Five main methods of detecting patterns in data mining

Here is a summary of five of the main methods utilized to uncover patterns when data mining:

Anomaly detection : in a large data set it is possible to get a picture of what the data tends to look like in a typical case. Statistics can be used to determine if something is notably different from this pattern. For instance, the IRS could model typical tax returns and use anomaly detection to identify specific returns that differ from this for review and audit.

Association learning: This is the type of data mining that drives the Amazon recommendation system. For instance, this might reveal that customers who bought a cocktail shaker and a cocktail recipe book also often buy martini glasses. These types of findings are often used for targeting coupons/deals or advertising. Similarly, this form of data mining (albeit a quite complex version) is behind Netflix movie recommendations.

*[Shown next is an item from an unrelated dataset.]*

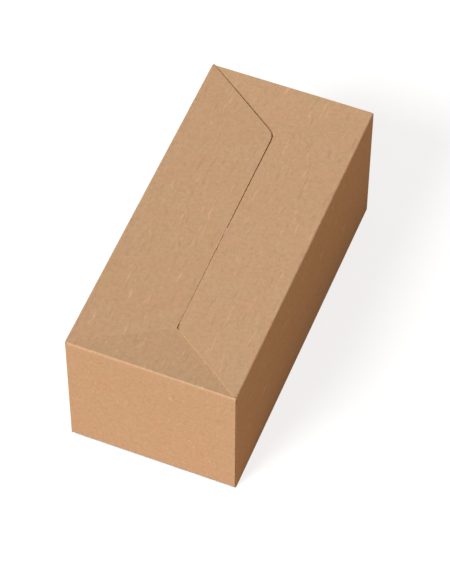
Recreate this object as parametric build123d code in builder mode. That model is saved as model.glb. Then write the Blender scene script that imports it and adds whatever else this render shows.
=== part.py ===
"""Auto-lock folding carton of plain kraft board, closed and standing on its tuck lid.

The carton is one die-cut blank: four walls, a glue tab, two long base flaps whose creased
corners are glued to the end flaps, two dust flaps, and a lid. The lid turns about the bottom
fold of the right wall, so it is a piece of its own here.

Frame: origin in the middle of the rest face, +X across the carton, +Y along it, +Z up.
The glued base faces up and the lid faces down.
"""
from build123d import *
from math import asin, cos, sin
import os

# Overall size of the closed carton
width = 100.0
length = 214.0
height = 89.0

# Board and folds
board = 0.7  # thickness of the sheet
fold_radius = 1.1  # outside radius of every fold
edge_setback = 0.5  # how far a cut edge stands back from the face that it ends at

# Glue tab behind the near wall
glue_tab = 14.0
glue_tab_inset = 6.0

# Base: centre seam and glued corners
seam_offset = 2.2  # from the middle towards the right wall
seam_gap = 0.4  # between the two cut edges of a seam
far_seam_inset = 36.5  # far end of the centre seam, from the far wall
near_seam_inset = 33.0  # near end of the centre seam, from the near wall

# Base: end flaps and locking tongues, under the long flaps
end_flap_reach = 46.0
end_flap_taper = 9.0  # how much an end flap narrows on each side
tongue_root = 8.0  # how far a tongue lies under its own flap
tongue_reach = 22.0  # how far it reaches under the other flap
tongue_taper = 9.0
tongue_inset = 1.5  # from the ends of its half of the seam

# Dust flaps, behind the lid
dust_reach = 46.0
dust_taper = 5.0
tuck_room = 8.0  # passage for the tuck flap beside the dust flaps

# Lid
tuck_reach = 16.0
tuck_end_inset = 8.0
tuck_corner = 9.0
tuck_gap = 0.35  # between the tuck flap and the left wall

# Worked out from the sizes above
mid_radius = fold_radius - board / 2
right = width / 2
back = length / 2
under_base = height - board  # outer faces of the end flaps, and undersides of the long flaps
fold_root = back - fold_radius  # where a flap leaves its fold at an end wall
wall_top = height - fold_radius - board  # where the long walls meet their top folds
end_flap_side = right - board - edge_setback
seam_far = back - far_seam_inset
seam_near = near_seam_inset - back
seam_middle = (seam_far + seam_near) / 2
tuck_lean = asin((tuck_reach + board) / (2 * (width - 2 * board)))
tuck_fold = 1.5 * board + tuck_gap - right  # middle of the board where the lid turns up


def fold_column(centre, start_angle):
    """A vertical fold: a quarter ring of board, as tall as the end walls."""
    with BuildSketch(Plane.XY.offset(board)) as section:
        with BuildLine():
            CenterArc(centre, mid_radius, start_angle, 90)
        trace(line_width=board)
    extrude(section.sketch, amount=under_base - board)


def end_wall(side, x_start, x_end):
    """An end wall with the roots of its end flap and dust flap folded inwards."""
    face = side * (back - board / 2)
    root = side * (fold_root - board)
    with BuildSketch(Plane.YZ.offset(x_start)) as section:
        with BuildLine():
            FilletPolyline(
                (root, 1.5 * board),
                (face, 1.5 * board),
                (face, under_base - board / 2),
                (root, under_base - board / 2),
                radius=mid_radius,
            )
        trace(line_width=board)
    extrude(section.sketch, amount=x_end - x_start)


def flat_flap(level, *outline):
    """A flat flap with the given outline, its lower face at the given level."""
    with BuildSketch(Plane.XY.offset(level)) as shape:
        with BuildLine():
            Polyline(*outline, close=True)
        make_face()
    extrude(shape.sketch, amount=board)


def corner_outline(side, seam_end):
    """The triangle beyond a crease: fold corner, seam end, and the corner that it dips to."""
    across = side * (right - fold_radius)
    along = side * (back - edge_setback)
    return [(across, along), (seam_offset, seam_end), (-across, along)]


def clear_corner(outline):
    """Opens the long flaps over a glued corner."""
    with BuildSketch(Plane.XY.offset(under_base)) as shape:
        with BuildLine():
            Polyline(*outline, close=True)
        make_face()
    extrude(shape.sketch, amount=board, mode=Mode.SUBTRACT)


def glued_corner(outline):
    """A glued corner: level along its crease, one board lower where the other flap covers it."""
    crease_start = Vector(*outline[0], height)
    crease_end = Vector(*outline[1], height)
    dipped = Vector(*outline[2], under_base)
    normal = (crease_end - crease_start).cross(dipped - crease_start).normalized()
    if normal.Z < 0:
        normal = -normal
    plane = Plane(origin=crease_start, x_dir=crease_end - crease_start, z_dir=normal)
    local = [plane.to_local_coords(point) for point in (crease_start, crease_end, dipped)]
    with BuildSketch(plane) as shape:
        with BuildLine():
            Polyline(*[(point.X, point.Y) for point in local], close=True)
        make_face()
    extrude(shape.sketch, amount=-board)


with BuildPart() as carton:
    # Long flaps of the base, with the folds that they hang on
    with BuildSketch(Plane.XZ):
        with BuildLine():
            FilletPolyline(
                (board / 2 - right, wall_top),
                (board / 2 - right, height - board / 2),
                (right - board / 2, height - board / 2),
                (right - board / 2, wall_top),
                radius=mid_radius,
            )
        trace(line_width=board)
    extrude(amount=back - edge_setback, both=True)
    near_corner = corner_outline(-1, seam_near)
    far_corner = corner_outline(1, seam_far)
    clear_corner(near_corner)
    clear_corner(far_corner)

    # Left wall: its bottom edge is the raw edge that the tuck flap slides behind
    with BuildSketch(Plane.XZ.offset(-fold_root)):
        with BuildLine():
            Polyline(
                (-right, 0),
                (board - right, 0),
                (board - right, wall_top),
                (-right, wall_top),
                close=True,
            )
        make_face()
    extrude(amount=2 * fold_root)

    # Right wall: its bottom edge is half of the lid's crease
    with BuildSketch(Plane.XZ.offset(-fold_root)):
        with BuildLine():
            Polyline(
                (right, 0),
                (right, wall_top),
                (right - board, wall_top),
                (right - board, board),
                close=True,
            )
        make_face()
    extrude(amount=2 * fold_root - board)

    # End walls, and the vertical folds that join the walls
    end_wall(1, fold_radius - right, right - fold_radius)
    end_wall(-1, fold_radius - right, right - edge_setback)
    fold_column((fold_radius - right, -fold_root), 180)
    fold_column((fold_radius - right, fold_root), 90)
    fold_column((right - fold_radius, fold_root), 0)
    fold_column((right - fold_radius, board - fold_root), 270)

    # Glue tab of the right wall, stuck to the inside of the near wall
    with BuildSketch(Plane.XZ.offset(back - board)):
        with BuildLine():
            Polyline(
                (right - fold_radius, 2 * board),
                (right - fold_radius, under_base - board),
                (right - glue_tab, under_base - glue_tab_inset),
                (right - glue_tab, board + glue_tab_inset),
                close=True,
            )
        make_face()
    extrude(amount=-board)

    # End flaps and dust flaps
    for side in (1, -1):
        tip = side * (back - end_flap_reach)
        flat_flap(
            under_base - board,
            (-end_flap_side, side * fold_root),
            (end_flap_side, side * fold_root),
            (end_flap_side - end_flap_taper, tip),
            (end_flap_taper - end_flap_side, tip),
        )
        tip = side * (back - dust_reach)
        flat_flap(
            board,
            (tuck_room - right, side * fold_root),
            (end_flap_side, side * fold_root),
            (end_flap_side - dust_taper, tip),
            (tuck_room + dust_taper - right, tip),
        )

    # Locking tongues: the left flap's under the near half of the seam, the right flap's
    # under the far half
    for side, seam_end in ((1, seam_near), (-1, seam_far)):
        outwards = 1 if seam_end > seam_middle else -1
        first = seam_middle + outwards * tongue_inset
        last = seam_end - outwards * tongue_inset
        flat_flap(
            under_base - board,
            (seam_offset - side * tongue_root, first),
            (seam_offset + side * tongue_reach, first + outwards * tongue_taper),
            (seam_offset + side * tongue_reach, last - outwards * tongue_taper),
            (seam_offset - side * tongue_root, last),
        )

    # Glued corners, then the slit along all the cut edges
    glued_corner(near_corner)
    glued_corner(far_corner)
    with BuildSketch(Plane.XY.offset(under_base)):
        with BuildLine():
            Polyline(far_corner[2], far_corner[1], near_corner[1], near_corner[2])
        trace(line_width=seam_gap)
    extrude(amount=board, mode=Mode.SUBTRACT)

carton.part.label = "carton"

with BuildPart() as lid:
    # Lid panel, with its half of the crease at the right wall
    with BuildSketch(Plane.XZ):
        with BuildLine():
            Polyline(
                (right, 0),
                (right - board, board),
                (tuck_fold + mid_radius, board),
                (tuck_fold + mid_radius, 0),
                close=True,
            )
        make_face()
    extrude(amount=back - edge_setback, both=True)

    # Tuck flap: it leans inwards by as much as its swing past the left wall needs
    with BuildSketch(Plane.XZ):
        with BuildLine():
            FilletPolyline(
                (tuck_fold + fold_radius, board / 2),
                (tuck_fold, board / 2),
                (tuck_fold + tuck_reach * sin(tuck_lean), board / 2 + tuck_reach * cos(tuck_lean)),
                radius=mid_radius,
            )
        trace(line_width=board)
    extrude(amount=back - tuck_end_inset, both=True)
    tip_corners = lid.edges().filter_by(lambda edge: abs(edge.length - board) < board / 100)
    fillet(tip_corners.group_by(Axis.Z)[-1], radius=tuck_corner)

lid.part.label = "lid"

os.makedirs("parts", exist_ok=True)
export_step(carton.part, "parts/carton.step")
export_step(lid.part, "parts/lid.step")
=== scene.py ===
"""Looks of a closed kraft carton: one creased sheet of board, lying on its lid, base up.

Every piece of board is a surface worked out on a grid, given the board's thickness and closed at
its cut edges. The base is not quite flat: its glued corners dip towards the ends of the centre
seam, and each long flap lies over the other flap's corner along a diagonal cut edge.
"""
import math

import bpy
import numpy as np
from mathutils import Matrix, Vector


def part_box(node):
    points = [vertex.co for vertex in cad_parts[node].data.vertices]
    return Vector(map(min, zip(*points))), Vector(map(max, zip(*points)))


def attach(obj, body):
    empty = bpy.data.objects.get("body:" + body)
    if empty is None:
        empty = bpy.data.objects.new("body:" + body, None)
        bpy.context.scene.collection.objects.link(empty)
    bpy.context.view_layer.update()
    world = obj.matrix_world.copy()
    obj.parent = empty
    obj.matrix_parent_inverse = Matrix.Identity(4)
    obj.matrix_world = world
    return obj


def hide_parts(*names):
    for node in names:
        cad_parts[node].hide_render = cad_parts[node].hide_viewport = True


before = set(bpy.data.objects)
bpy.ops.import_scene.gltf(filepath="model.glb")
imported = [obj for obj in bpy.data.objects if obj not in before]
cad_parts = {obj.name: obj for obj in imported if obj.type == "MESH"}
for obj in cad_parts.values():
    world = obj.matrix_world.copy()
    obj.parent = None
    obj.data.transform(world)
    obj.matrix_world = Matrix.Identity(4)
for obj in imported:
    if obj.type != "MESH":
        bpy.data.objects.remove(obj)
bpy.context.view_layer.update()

MM = 0.001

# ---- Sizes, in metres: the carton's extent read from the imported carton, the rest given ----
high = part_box("carton")[1]
RIGHT = high.x
BACK = high.y
TOP = high.z

BOARD = 0.7 * MM
FOLD = 1.1 * MM  # outside radius of a fold
SETBACK = 0.5 * MM  # how far a cut edge stands back from the face that it ends at
LAP = 0.03 * MM  # how far neighbouring stretches of one sheet run into each other
PANEL_BOW = 0.30 * MM  # how far the middle of a wall bows inwards

SEAM_X = 2.2 * MM
SEAM_GAP = 0.36 * MM
SEAM_NEAR = -BACK + 32.8 * MM
SEAM_FAR = BACK - 36.5 * MM
SEAM_ROUND = 1.2 * MM  # how softly a cut edge turns at the ends of the centre seam
NEAR_DIP = 2.6 * MM  # how deep the base lies at the near end of the seam
FAR_DIP = 1.2 * MM
LAP_STEP = 0.78 * MM  # from the upper flap down to the lower one, where they lap
CORNER_STEP = 0.35 * MM  # the same at the carton's corner
CORNER_BEND = 0.35 * MM  # how much further a glued corner bends down half way along
CORNER_POWER = 1.6  # how late that bend comes, on the way to the covering edge
LEAST_STRIP = 0.4 * MM  # the narrowest strip between a crease and a cut edge
TUCK_UNDER = 9.0 * MM  # how far a glued corner reaches under the other flap

GLUE_TAB = 14.0 * MM
GLUE_TAB_INSET = 6.0 * MM
END_FLAP_REACH = 46.0 * MM
END_FLAP_TAPER = 9.0 * MM
DUST_REACH = 46.0 * MM
DUST_TAPER = 5.0 * MM
FLAP_ROOT = 1.5 * MM  # over which a flap draws in from its wall's width
FLAP_ROOM = 0.2 * MM  # how far an end flap stands in on the left
TUCK_ROOM = 8.0 * MM
TONGUE_REACH = 22.0 * MM
TONGUE_ROOT = 8.0 * MM
TONGUE_TAPER = 9.0 * MM
TONGUE_INSET = 1.5 * MM
TONGUE_ROOM = 0.08 * MM
TAB_ROOM = 0.02 * MM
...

Cluster detection: one type of pattern recognition that is particularly useful is recognizing distinct clusters or sub-categories within the data. Without data mining, an analyst would have to look at the data and decide on a set of categories which they believe captures the relevant distinctions between apparent groups in the data. This would risk missing important categories. With data mining it is possible to let the data itself determine the groups. This is one of the black-box type of algorithms that are hard to understand. But in a simple example – again with purchasing behavior – we can imagine that the purchasing habits of different hobbyists would look quite different from each other: gardeners, fishermen and model airplane enthusiasts would all be quite distinct. Machine learning algorithms can detect all of the different subgroups within a dataset that differ significantly from each other.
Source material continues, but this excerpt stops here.